There is much wisdom out there in the grassroots grantmaking world on the risk and control equation. What do you do when you are in a situation like this - with all of the risk and very little control? What have you found to be helpful when you are working with someone who is holding most of the control cards and is avoiding risk that is necessary for success? The floor is open....


  1. I can't tell you how refreshing this line of thinking is. As the leader of a collaboration of resident-led community-based organizations (most informal), in an underserved neighborhood, I've been told many times "don't bother applying unless you become part of a systemic response to various issues." That of course means we lose credibility and effectiveness. Alternatively, as long as we are resigned to being sorely under-funded, we are the most cost-effective thing going when it comes to sustainable social change here. One question: where are those hundreds of funders who have had success supporting groups like ours. We are constantly on the lookout, and we are splashed across the media frequently, but the connections seem never to be made. This blog, at least, acknowledges there's an issue here...more than most funders - government and private - seem willing to do outside of closed doors.

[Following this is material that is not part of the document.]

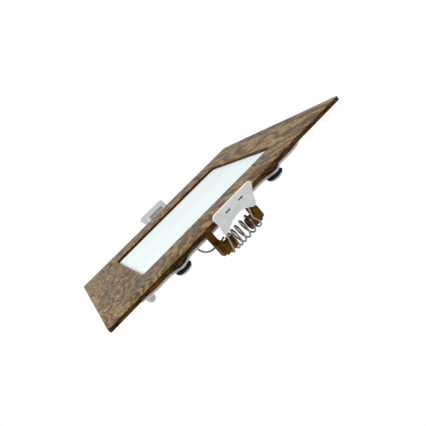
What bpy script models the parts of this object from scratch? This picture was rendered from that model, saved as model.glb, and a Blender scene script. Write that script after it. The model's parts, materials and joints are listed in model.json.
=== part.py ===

  2. Thanks for your comment - great that this is hitting home for you and touching on something that you feel merits more discussion. The funders network that I'm associated with (Grassroots Grantmakers) is about furthering a "we begin with residents" approach to funding. We are working toward "hundreds of funders" - our aim is to bring grassroots grantmaking into the philanthropy mainstream. We know some wonderful place-based funders who are really committed to this perspective, and also know that there is growing interest in very local citizen-led approaches to change as the counter-part to larger systemmic approaches. It is very powerful for me (and our network) to hear from you - hope that this is the first of many comments that you will make in the future to share your perspective!